Still, it is not this type of normalized shame that kept me scrolling through the photos of these hats. There was something else disturbing about them, something almost sinister that I was searching to clarify. It wasn’t until I zoomed in on one image to see the detail of naive stitches, that the realization came: these are handmade. These aren’t the product of a nebulous shame that arises from sociality, but are products of design. These were FASHIONED. They had to be planned and articulated, they had to be given time for instruction to make them a reality. Making things takes time: time that can be used to reconsider a position. Making things takes time: time that can be used to enlighten. Making things takes time: time that can be used to know better. These weren’t a heat-of-the-moment response to disobedience, but rather, a calculated long-term testament to the anticipation of it. These hats were made with the expectation to punish. And horrifically, they appear to have been made by children themselves.
Who was sewing this shame? Who oversaw this? Who taught children to make an object of mockery, in the same way they might teach them to make something beautiful, something that adorned their worth and harnessed their skill as a form of positive transformation? Did these get passed down through generations? Did the child who was being punished make their own hat? Was another child subject to constructing it, forever having an association with the object of a classmates pain? As someone who came to higher education as a means to care for handcraft, I find this to be unspeakably cruel. The intimacy that can arise when we’re working with our hands has the potential to yield profound healing. It has the potential to literally “make” our representation, to fashion an outside world that meets our internal ones, to speak to something beyond words. It has the potential to convey a hyper-truth, it has the potential to channel power and the sacred. As a maker, it has the potential to create intersubjective neural pathways that change the way we see the world, it has the potential to reveal knowledge just as any valued meditation can. In my view, to force this potential away from its agentive creativity and into a skill-set of cruelty is the act that warrants shame. And is nothing new. While musing about the development of specialized crafts of humiliation, an immediate correlation comes to mind: torture.
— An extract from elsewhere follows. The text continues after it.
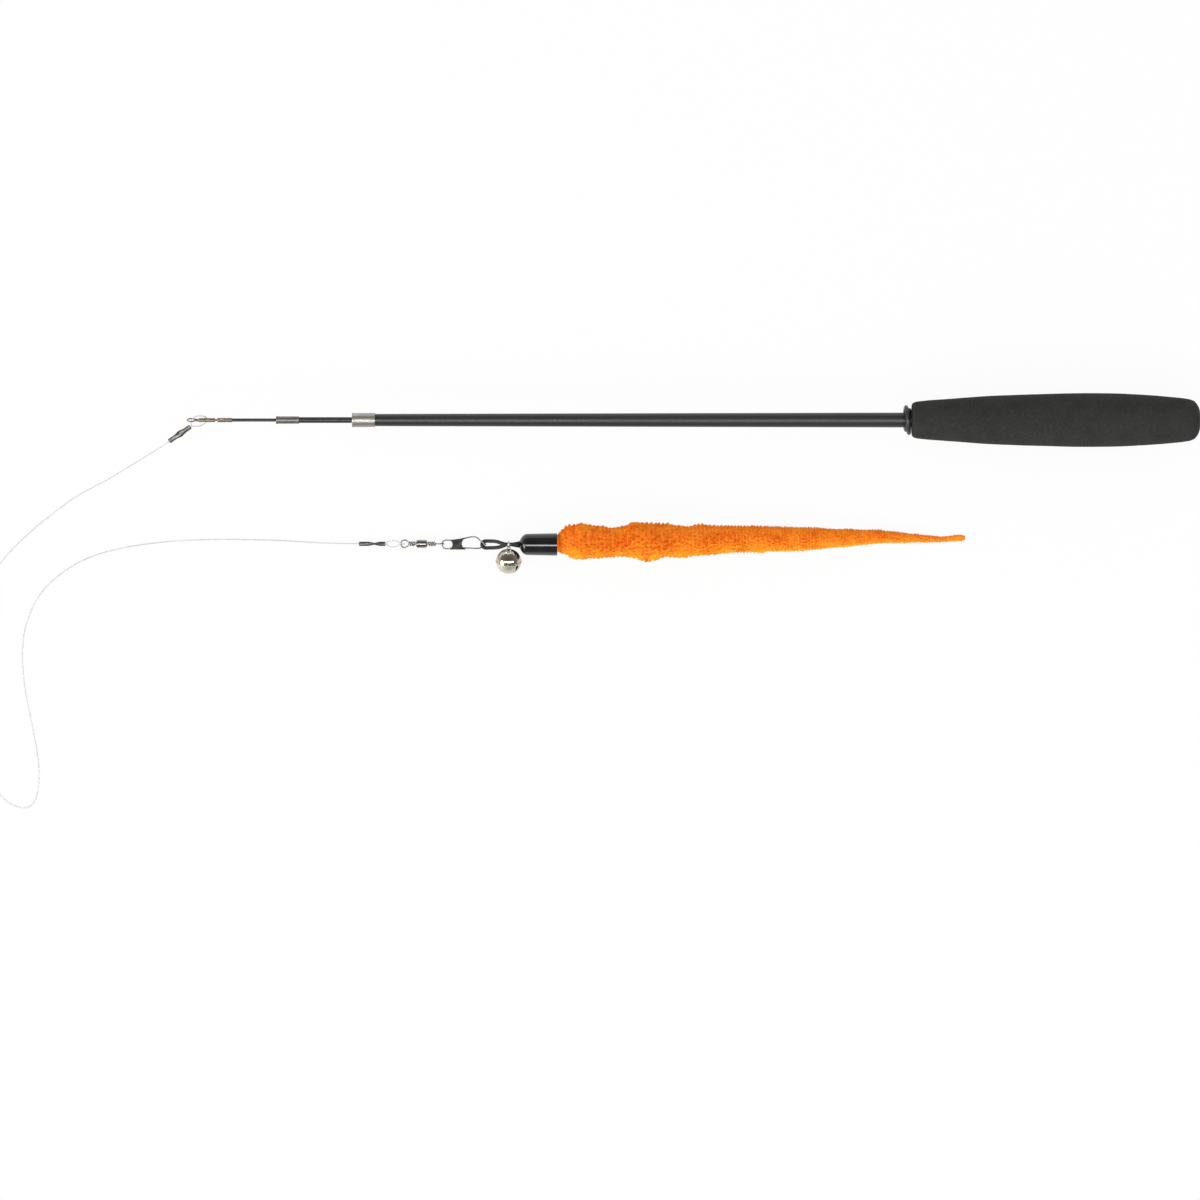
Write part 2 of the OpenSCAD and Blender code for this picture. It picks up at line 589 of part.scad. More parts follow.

From 2012-2016, the Museum of Man in San Diego, CA, held a special exhibition. Entitled “Instruments Of Torture”, the exhibition focused on materiality that was designed for the explicit purpose of causing physical and emotional suffering for people. The central theme for the show was to consider if “people were the real instruments of torture”, and was predicated on an inpermanent collection resulting from a partnership with the Museo Della Tortura in Italy. I recall how stupefied I was when touring the museum: the daring amount of craftsmanship and beauty imparted in these tools of horror was staggering. Not only was the genius of engineering a shock, but the level of aesthetic care. Many of the objects designed to split human beings in half, to collapse their rectums, to peel off their flesh, were carefully--possibly even lovingly--adorned with unnecessary adornment. They were made beautiful. They were made with extraordinary awareness, and conscious attention to detail. They were laborious works of art, executed with precision. They were semiotic extensions of institutional powers, powers of aristocratic supremacy, powers of religious superiority. Their grandeur mirrored the ego of the institutions they served. They acted as consciously crafted tools of domination, they were constructed to be truly awesome. To see the intentional mastery of “beautiful” things applied to objects of harm has stayed with me, and continues to challenge my own vision of where legitime and moralistic beauty can exist.
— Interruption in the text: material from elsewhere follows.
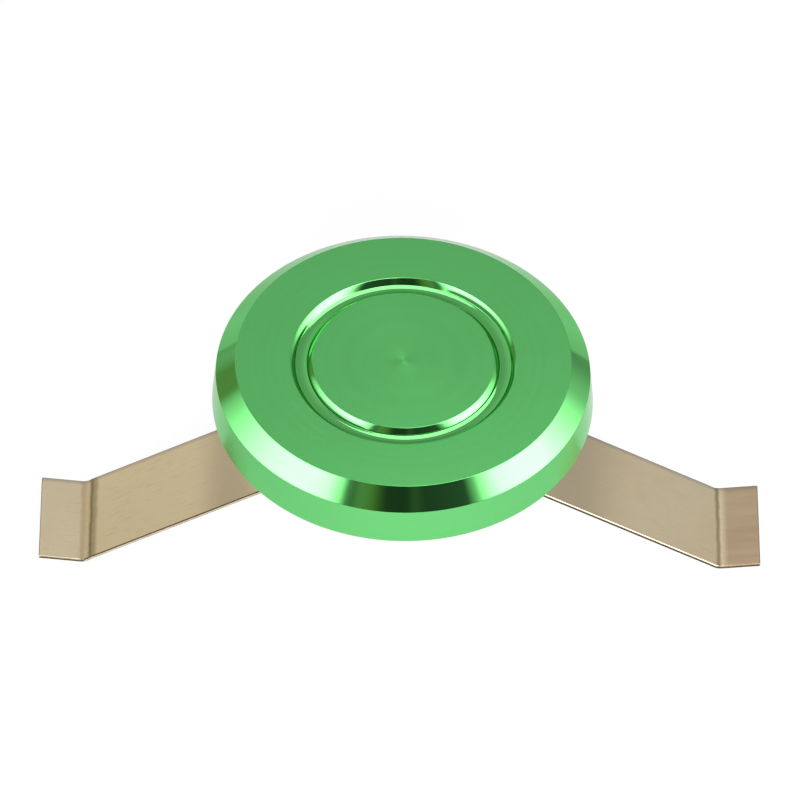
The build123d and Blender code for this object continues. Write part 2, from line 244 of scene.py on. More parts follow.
def makeStripSteel():
    # spring steel strip, brushed along its length: fine streaks, and a soft gleam that runs lengthwise; its
    # colour also carries painted shade and painted highlights
    f = stripFinish
    material, tree, shader, place = startMaterial(
        "springSteelBrushed", Metallic=1.0, Anisotropic=f["drawnOut"])
    split = addNode(tree, "ShaderNodeSeparateXYZ", {}, {0: place})
    passes = []
    sizes = ((f["strokeLength"], f["strokeWidth"], 3.0), (f["bandLength"], f["bandWidth"], 2.0))
    for length, width, detail in sizes:
        long, narrow = 1 / (length * mm), 1 / (width * mm)
        stretched = addNode(tree, "ShaderNodeMapping", {}, {"Vector": place, "Scale": (long, narrow, long)})
        passes.append(addNode(tree, "ShaderNodeTexNoise", {}, {
            "Vector": (stretched, 0), "Scale": 1.0, "Detail": detail}))
    strokes, bands = passes
    cloud = addNode(tree, "ShaderNodeTexNoise", {}, {
        "Vector": place, "Scale": 1 / (f["temperSize"] * mm), "Detail": 2.0})
    rosy = addNode(tree, "ShaderNodeMapRange", {}, {0: (cloud, 0), **noiseSpan, 3: 0.0, 4: f["roseMost"]})
    temper = addNode(tree, "ShaderNodeMix", {"data_type": "RGBA"}, {
        "Factor": (rosy, 0), "A": linear(f["straw"]), "B": linear(f["rose"])})
    low, high = f["temperInBands"]
    inBands = addNode(tree, "ShaderNodeMapRange", {}, {0: (bands, 0), **noiseSpan, 3: low, 4: high})
    low, high = f["temperInStrokes"]
    inStrokes = addNode(tree, "ShaderNodeMapRange", {}, {0: (strokes, 0), **noiseSpan, 3: low, 4: high})
    kept = addNode(tree, "ShaderNodeMath", {"operation": "ADD"}, {0: (inBands, 0), 1: (inStrokes, 0)})
    colour = addNode(tree, "ShaderNodeMix", {"data_type": "RGBA"}, {
        "Factor": (kept, 0), "A": linear(f["metal"]), "B": (temper, "Result")})

    begins, full = f["strokeDeep"]
    deep = addNode(tree, "ShaderNodeMapRange", {}, {
        0: (strokes, 0), 1: begins, 2: full, 3: 0.0, 4: f["strokeMost"]})
    # painted shade on the right foot, with some temper colour
    low, high = f["temperAndPaintedShadeInBands"]
    most = addNode(tree, "ShaderNodeMapRange", {}, {0: (bands, 0), **noiseSpan, 3: low, 4: high})
    begins, full = f["temperAndPaintedShadeFrom"]
    temperAndPaintedShade = addNode(tree, "ShaderNodeMapRange", {}, {
        0: (split, 0), 1: begins * mm, 2: full * mm, 3: 0.0, 4: (most, 0)})
    layers = [(deep, f["stroke"]), (temperAndPaintedShade, f["temperAndPaintedShade"])]
    wander = addNode(tree, "ShaderNodeTexNoise", {}, {
        "Vector": place, "Scale": 1 / (f["wobbleSize"] * mm), "Detail": 2.0})
    shift = addNode(tree, "ShaderNodeMapRange", {}, {
        0: (wander, 0), **noiseSpan, 3: -f["wobble"] * mm, 4: f["wobble"] * mm})
    along = addNode(tree, "ShaderNodeMath", {"operation": "ADD"}, {0: (split, 0), 1: (shift, 0)})
    # these bands include painted shade near the disc and a painted highlight at the left bend
    for middle, half, hexCode, strength in f["marksAndPaintedLight"]:
        away = addNode(tree, "ShaderNodeMath", {"operation": "SUBTRACT"}, {0: (along, 0), 1: middle * mm})
        off = addNode(tree, "ShaderNodeMath", {"operation": "ABSOLUTE"}, {0: (away, 0)})
        markAndPaintedLight = addNode(tree, "ShaderNodeMapRange", {"interpolation_type": "SMOOTHSTEP"}, {
            0: (off, 0), 1: f["markCore"] * half * mm, 2: half * mm, 3: strength, 4: 0.0})
        layers.append((markAndPaintedLight, hexCode))
    begins, full = f["draggedFrom"]
    dragged = addNode(tree, "ShaderNodeMapRange", {"interpolation_type": "SMOOTHSTEP"}, {
        0: (split, 1), 1: begins * mm, 2: full * mm, 3: 0.0, 4: f["draggedMost"]})
    layers.append((dragged, f["dragged"]))
    for share, hexCode in layers:
        colour = addNode(tree, "ShaderNodeMix", {"data_type": "RGBA"}, {
            "Factor": (share, 0), "A": (colour, "Result"), "B": linear(hexCode)})

    rough = addNode(tree, "ShaderNodeMapRange", {}, {
        0: (strokes, 0), **noiseSpan, 3: f["rough"][0], 4: f["rough"][1]})
    bump = addNode(tree, "ShaderNodeBump", {}, {
        "Strength": f["strokeStrength"], "Distance": f["strokeDepth"] * mm, "Height": (strokes, 0)})
    lengthwise = addNode(tree, "ShaderNodeCombineXYZ", {}, {"X": 1.0})
    tangent = addNode(tree, "ShaderNodeVectorTransform", {
        "vector_type": "VECTOR", "convert_from": "OBJECT", "convert_to": "WORLD"}, {0: (lengthwise, 0)})
    feedShader(tree, shader, Base_Color=(colour, "Result"), Roughness=(rough, 0), Normal=(bump, 0),
               Tangent=(tangent, 0))
    return material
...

However, these exceptional masterworks of pain are not what I associate with Le Âne. The aesthetic of the iron maiden or guillotine post carry a specific patina that indexes institutional power at national levels. A pair of cotton ears does not in the same way. It was the work of “folk” torture that resonates so deeply in this case. At the end of the exhibition was a special room full of “soft” torture devices. Instead of objects designed to crush bones for political leverage, these were objects designed for one to be humiliated among their own. They were crudely made masks composed of papier mache or cornhusks, they were straw-wigs and portable stocks. They were often made roughly, not unlike the Âne hats themselves. However, these objects of humiliation were made by adult hands. They were not “forced” to make these tools in the same way children were. They were objects designed to expose someone publically: not objects that impose physical pain, but emotional. Like the Âne, these are designed to discipline the internal self in the sight of others. But in this instance, there are no teachers instructing the adult how to make the object: they’re compelled to “make” tools of humiliation of their own design. This is a choice for the community.
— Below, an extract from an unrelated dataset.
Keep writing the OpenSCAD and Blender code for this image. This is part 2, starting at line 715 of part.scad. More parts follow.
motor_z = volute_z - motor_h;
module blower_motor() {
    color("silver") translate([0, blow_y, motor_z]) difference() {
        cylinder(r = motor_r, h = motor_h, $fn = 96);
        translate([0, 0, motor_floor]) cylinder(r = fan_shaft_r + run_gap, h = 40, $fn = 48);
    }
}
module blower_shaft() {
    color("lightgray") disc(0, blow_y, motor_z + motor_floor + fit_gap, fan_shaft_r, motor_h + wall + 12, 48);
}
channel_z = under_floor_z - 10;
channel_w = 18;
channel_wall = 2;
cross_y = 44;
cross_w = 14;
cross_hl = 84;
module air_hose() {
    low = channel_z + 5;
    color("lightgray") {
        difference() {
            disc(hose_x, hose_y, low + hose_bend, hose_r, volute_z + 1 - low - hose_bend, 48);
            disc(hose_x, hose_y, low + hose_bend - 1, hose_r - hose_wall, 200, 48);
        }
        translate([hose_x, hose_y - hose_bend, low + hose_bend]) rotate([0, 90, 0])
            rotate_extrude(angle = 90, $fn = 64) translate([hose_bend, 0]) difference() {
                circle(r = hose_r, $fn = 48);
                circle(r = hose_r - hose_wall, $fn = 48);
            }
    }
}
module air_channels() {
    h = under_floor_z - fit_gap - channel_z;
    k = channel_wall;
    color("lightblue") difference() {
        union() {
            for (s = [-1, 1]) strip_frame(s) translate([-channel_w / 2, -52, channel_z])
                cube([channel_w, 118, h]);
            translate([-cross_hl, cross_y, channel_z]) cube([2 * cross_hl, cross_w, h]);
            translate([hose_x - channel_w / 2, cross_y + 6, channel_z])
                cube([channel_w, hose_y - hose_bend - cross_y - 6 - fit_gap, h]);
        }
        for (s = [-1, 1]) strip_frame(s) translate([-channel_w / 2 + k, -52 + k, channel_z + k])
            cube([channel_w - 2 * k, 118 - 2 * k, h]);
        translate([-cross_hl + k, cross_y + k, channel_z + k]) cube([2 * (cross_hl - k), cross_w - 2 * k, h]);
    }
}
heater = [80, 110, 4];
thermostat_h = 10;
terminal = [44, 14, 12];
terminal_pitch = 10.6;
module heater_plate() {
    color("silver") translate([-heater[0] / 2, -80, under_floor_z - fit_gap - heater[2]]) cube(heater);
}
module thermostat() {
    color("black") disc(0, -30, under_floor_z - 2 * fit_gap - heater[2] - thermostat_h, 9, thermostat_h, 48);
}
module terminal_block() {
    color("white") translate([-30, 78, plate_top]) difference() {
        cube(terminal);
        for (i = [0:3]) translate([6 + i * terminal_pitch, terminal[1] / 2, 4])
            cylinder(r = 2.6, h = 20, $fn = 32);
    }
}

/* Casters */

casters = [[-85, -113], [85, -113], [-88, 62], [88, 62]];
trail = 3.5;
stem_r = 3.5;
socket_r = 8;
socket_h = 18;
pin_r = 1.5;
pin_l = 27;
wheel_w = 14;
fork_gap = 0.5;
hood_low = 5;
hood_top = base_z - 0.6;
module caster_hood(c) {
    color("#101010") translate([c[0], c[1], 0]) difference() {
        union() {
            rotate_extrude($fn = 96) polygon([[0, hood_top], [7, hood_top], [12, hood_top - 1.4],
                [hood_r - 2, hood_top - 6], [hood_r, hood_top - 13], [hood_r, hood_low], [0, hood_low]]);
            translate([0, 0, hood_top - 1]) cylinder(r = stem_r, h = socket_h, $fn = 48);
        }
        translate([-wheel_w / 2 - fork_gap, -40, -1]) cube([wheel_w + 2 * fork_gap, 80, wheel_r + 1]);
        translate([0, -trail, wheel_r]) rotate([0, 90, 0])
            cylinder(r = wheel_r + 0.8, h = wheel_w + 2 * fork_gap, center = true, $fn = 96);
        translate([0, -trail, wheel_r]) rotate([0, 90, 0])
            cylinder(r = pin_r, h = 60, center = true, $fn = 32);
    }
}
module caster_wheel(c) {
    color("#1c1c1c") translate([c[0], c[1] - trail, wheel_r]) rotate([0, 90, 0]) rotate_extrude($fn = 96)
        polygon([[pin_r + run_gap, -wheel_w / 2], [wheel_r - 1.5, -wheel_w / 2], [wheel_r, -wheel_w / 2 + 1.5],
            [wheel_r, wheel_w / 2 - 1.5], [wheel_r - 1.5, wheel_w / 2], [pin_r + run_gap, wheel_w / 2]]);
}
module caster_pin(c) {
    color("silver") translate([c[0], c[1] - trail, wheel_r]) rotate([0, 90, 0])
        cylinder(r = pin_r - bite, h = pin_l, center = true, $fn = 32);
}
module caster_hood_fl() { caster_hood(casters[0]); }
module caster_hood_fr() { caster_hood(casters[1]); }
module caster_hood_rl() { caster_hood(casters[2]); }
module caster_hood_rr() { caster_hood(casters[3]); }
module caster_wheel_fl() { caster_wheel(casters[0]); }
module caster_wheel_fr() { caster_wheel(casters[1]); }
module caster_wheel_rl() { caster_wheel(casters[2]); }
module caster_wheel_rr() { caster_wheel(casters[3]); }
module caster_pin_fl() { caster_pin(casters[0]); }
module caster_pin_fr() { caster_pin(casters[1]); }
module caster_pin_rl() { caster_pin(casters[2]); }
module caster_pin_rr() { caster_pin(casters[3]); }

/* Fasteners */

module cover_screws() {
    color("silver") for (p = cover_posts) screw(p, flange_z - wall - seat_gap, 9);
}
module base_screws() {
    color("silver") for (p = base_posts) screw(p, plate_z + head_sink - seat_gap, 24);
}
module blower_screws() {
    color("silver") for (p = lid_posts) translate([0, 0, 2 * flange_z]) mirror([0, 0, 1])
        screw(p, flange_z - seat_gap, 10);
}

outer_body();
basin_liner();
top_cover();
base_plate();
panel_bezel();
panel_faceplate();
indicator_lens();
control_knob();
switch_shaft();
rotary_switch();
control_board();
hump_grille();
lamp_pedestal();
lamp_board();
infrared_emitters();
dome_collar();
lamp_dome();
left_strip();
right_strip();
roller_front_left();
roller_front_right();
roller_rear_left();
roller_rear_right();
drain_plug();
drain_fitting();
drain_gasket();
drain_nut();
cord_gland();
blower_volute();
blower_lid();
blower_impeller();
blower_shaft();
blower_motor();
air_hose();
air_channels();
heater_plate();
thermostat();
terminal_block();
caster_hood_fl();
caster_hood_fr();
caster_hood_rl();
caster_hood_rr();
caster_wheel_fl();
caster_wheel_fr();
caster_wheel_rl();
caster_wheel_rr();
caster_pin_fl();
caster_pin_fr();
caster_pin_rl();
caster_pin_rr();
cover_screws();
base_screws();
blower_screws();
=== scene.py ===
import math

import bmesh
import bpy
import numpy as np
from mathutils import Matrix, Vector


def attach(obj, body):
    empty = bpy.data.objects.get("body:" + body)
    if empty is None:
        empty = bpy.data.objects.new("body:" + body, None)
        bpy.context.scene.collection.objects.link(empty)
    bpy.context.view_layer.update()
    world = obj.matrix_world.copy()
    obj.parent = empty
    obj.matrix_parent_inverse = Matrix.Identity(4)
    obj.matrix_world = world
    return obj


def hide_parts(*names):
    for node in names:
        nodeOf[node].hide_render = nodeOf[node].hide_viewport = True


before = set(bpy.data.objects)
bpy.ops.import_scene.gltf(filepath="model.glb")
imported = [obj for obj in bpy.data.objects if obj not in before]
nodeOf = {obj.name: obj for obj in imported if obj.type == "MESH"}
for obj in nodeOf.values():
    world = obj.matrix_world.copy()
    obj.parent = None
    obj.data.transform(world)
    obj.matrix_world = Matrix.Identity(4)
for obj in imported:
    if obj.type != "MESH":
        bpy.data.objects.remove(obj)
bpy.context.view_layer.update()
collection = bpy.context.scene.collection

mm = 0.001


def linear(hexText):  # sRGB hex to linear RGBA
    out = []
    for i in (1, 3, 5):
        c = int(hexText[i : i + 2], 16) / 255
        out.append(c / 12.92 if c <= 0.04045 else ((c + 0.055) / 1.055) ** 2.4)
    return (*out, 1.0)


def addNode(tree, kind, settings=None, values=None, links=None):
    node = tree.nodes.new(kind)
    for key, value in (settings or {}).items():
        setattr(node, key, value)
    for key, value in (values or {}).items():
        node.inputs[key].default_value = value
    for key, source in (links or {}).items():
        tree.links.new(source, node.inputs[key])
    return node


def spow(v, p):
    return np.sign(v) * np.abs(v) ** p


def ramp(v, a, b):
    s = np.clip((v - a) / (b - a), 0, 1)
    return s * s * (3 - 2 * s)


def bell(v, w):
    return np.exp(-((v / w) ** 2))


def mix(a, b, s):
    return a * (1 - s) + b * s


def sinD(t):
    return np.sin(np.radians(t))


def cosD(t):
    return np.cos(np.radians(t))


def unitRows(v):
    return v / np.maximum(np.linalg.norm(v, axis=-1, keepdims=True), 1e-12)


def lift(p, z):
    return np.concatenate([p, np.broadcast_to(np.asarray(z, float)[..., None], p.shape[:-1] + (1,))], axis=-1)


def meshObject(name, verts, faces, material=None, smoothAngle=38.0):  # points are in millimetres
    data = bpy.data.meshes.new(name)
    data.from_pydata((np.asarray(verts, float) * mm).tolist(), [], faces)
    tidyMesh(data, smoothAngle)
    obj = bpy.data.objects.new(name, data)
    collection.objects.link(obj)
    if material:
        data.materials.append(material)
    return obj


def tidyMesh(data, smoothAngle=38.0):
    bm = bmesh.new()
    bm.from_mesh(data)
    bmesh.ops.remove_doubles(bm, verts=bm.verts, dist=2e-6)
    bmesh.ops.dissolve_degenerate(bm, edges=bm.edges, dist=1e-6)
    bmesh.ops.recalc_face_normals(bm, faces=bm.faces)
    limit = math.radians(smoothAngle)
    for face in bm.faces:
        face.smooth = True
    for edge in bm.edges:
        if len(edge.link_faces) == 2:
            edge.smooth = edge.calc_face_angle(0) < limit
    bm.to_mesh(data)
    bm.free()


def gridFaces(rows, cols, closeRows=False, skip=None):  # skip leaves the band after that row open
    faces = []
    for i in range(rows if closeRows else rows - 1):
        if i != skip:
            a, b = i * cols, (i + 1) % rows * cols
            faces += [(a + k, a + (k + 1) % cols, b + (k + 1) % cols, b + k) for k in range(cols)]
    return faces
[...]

Although it’s foggy, I recall an example where the disobedient subject was dressed like a peasant woman. It’s unclear if this was a punishment leveraged against men, or against women of another class, but the implications for emotional violence are kaleidoscopic here. Not only is there shame applied to the privileges of the person being humiliated, but for those who resemble that which is applied as a form of shame. So many of these forms of soft torture are insular, almost incestuous in the way they reference other community members: they intensify the village optic to a point of near cruelty. It’s this type of optic that shadows Le Âne to me, while shedding light on the kinds of “teaching” that connect craftsmanship with cruelty. This kind of cruelty has been able to persist because it’s couched in the handmade. It’s couched in a lie that calls itself satire. It’s couched in micro-cruelties that are passed down through generations in folklore. It’s couched in the domain of textile arts and children, which are both seen as illegitimate subjects. It’s couched as a joke, when it’s really not fucking funny. And it is within this landscape of papier mache pig masks, grass braids and cardboard donkey ears that I deeply realize: it is the adults in power who are truly the Ass-Hats.